I have to be honest with you, I’ve never liked Cats. I’ve never even seen the musical but Cats was literally one of the most successful Broadway plays of the 1980s, so it was promoted on TV all the time when it was new. I’d see the cast perform on morning TV or late-night shows as the musical increased in popularity and began touring. I’d see these actors dressed up like Cleo from the Heathcliff cartoon with weird makeup and leg warmers (no one in the US said “cosplay” in the 80s). Back then, my child brain saw it wasn’t Zoobilee Zoo and it wasn’t teaching me anything. Cats seemed to be a bunch of adults doing stuff I remember doing in kindergarten. I hoped I’d never see any of these people in real life because I’d run away.

Photo © 2019 Universal Pictures

Fast forward to the year 2019, we all saw the weirdest movie trailer in ages. It featured some of the most famous people in the western world dancing around with CG cat fur all over them. Like bruuuuuh! What were we supposed to take from the Cats trailer other than feelings of weirdness? None of that stopped this movie, though, although the studio worked on it to make it look better. 

And now we are here.

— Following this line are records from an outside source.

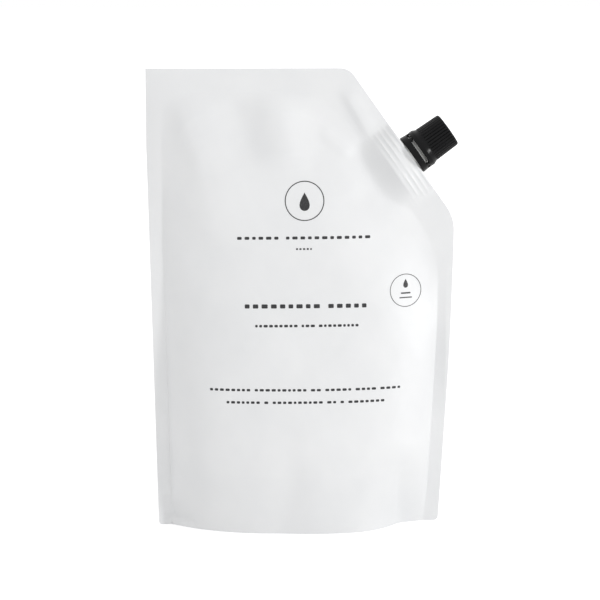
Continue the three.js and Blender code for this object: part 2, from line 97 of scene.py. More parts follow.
class NodeBench:
    def __init__(self, name):
        self.material = bpy.data.materials.new(name)
        self.material.use_nodes = True
        self.nodes = self.material.node_tree.nodes
        self.links = self.material.node_tree.links
        self.shader = self.nodes["Principled BSDF"]
        self.place = self.nodes.new("ShaderNodeTexCoord").outputs["Object"]

    def join(self, value, socket):
        if isinstance(value, bpy.types.NodeSocket):
            self.links.new(value, socket)
        else:
            socket.default_value = value

    def noise(self, size, detail=2.0, stretch=None):
        node = self.nodes.new("ShaderNodeTexNoise")
        node.inputs["Scale"].default_value = 1 / (size * mm)
        node.inputs["Detail"].default_value = detail
        place = self.place
        if stretch:
            mapping = self.nodes.new("ShaderNodeMapping")
            mapping.inputs["Scale"].default_value = stretch
            self.links.new(place, mapping.inputs["Vector"])
            place = mapping.outputs["Vector"]
        self.links.new(place, node.inputs["Vector"])
        return node.outputs["Fac"]

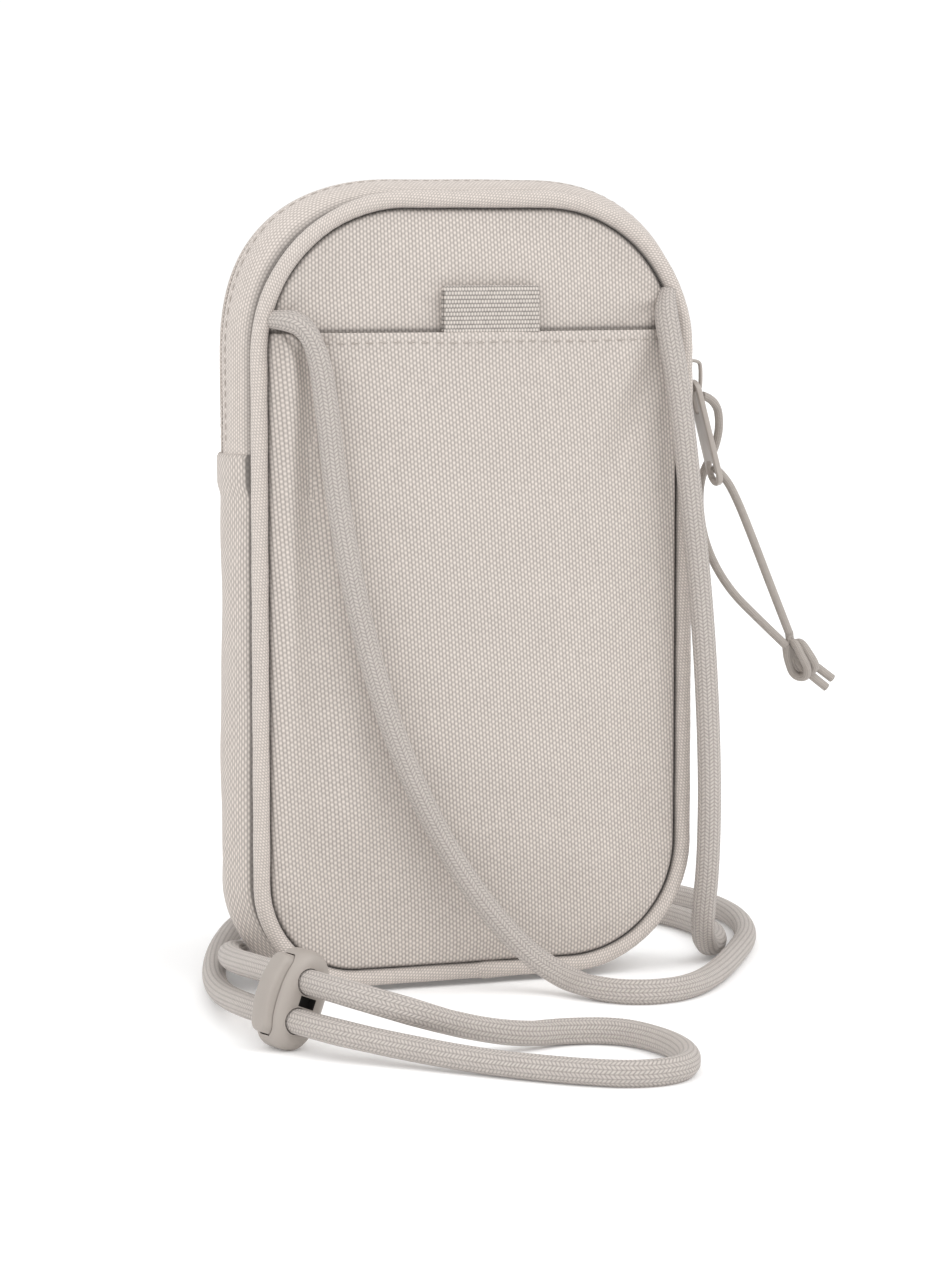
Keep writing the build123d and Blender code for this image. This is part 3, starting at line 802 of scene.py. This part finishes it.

The release of Cats, the film version, directed by Academy Award winner Tom Hooper. This man is no stranger to adapting popular Broadway plays to film. In 2012 he directed Les Misérables and it was a very good film version of a play with great songs and dope performances. However, Cats is not it. It is not the move. It’s pretty bad. I don’t know if it’s because it doesn’t have the thrill of a
live stage performance but I don’t even buy that. I don’t think the movie
Cats is
good, PERIOD.

Photo © 2019 Universal Pictures

There is no plot. The songs don’t make sense nor move the story forward. No one talks. It’s just a bunch of people trying to move like house cats. It made me wonder: Were people in the 80s on THAT much coke that they thought this was popping? The movie started without explaining a damn thing. NOTHING. I’m a child of the 80s, I was raised on Disney movies and TV—before cable—and I have seen tons of musicals and music videos. But I needed some kind of set up going in, not just a scene with a girl acting like a cat who’s trying to get out of a bag, while a bunch of others sing a song that doesn’t make sense or have good structure. I should not have been confused for the first hour of the story. 

It doesn’t matter how well Hooper directed it, Cats can’t help but be wack. It wasn’t until an hour or so in that I understood these cats—who call themselves Jellicles—compete in a weird talent show and then one gets picked to be reborn. For some reason, these cats wear fur coats and Chuck Taylors. For some other reason, the cats hate on one homeless-looking cat but it seems like most of the cats are homeless (so they’re just hating ’cause they’re cats, I guess). I was sitting in the theater, thinking: You are wasting Jennifer Hudson and even Jason Derulo (who I don’t even like) along with Dame Judy Dench and Sir Ian McKellan—M AND GANDALF / MAG-FREAKING-NETO—as some raggedy-ass cats. You’ve got Idris Elba looking
crazy as some evil wizard cat and
Taylor Swift is in this for maybe six good minutes. BOO!

Photo © 2019 Universal Pictures

There was so much work put into this movie and I respect that a lot of people’s time and effort went into it but they suffered for so long to adapt one of the wackest messes I’ve ever experienced. Tom Hooper, if you wanted to do a musical with cats then I bet Disney would’ve let you rock a dope Aristocats or Oliver & Company remake with all the popping CG! You could’ve had all these actors as animated realistic-looking house cats singing songs that make sense, with a good plot, instead of being made to wear weird CG fur. We all saw Lion King, they made lions dance and sing fine. Yet we got this, a movie where I have to watch Stringer Bell dance and shake his butt as a cat called Macavity while singing a song that makes no sense. This joint is trash. I’m sorry I saw this. I lost two hours of my day and I implore you not lose two hours of yours.

In The End: Cats is a CG horror of weird cat mutants dancing and singing nonsense in weird people-sized settings with no people.
Run away.

———

EDITOR’S NOTE: It’s worse if you like the musical. Forward messages.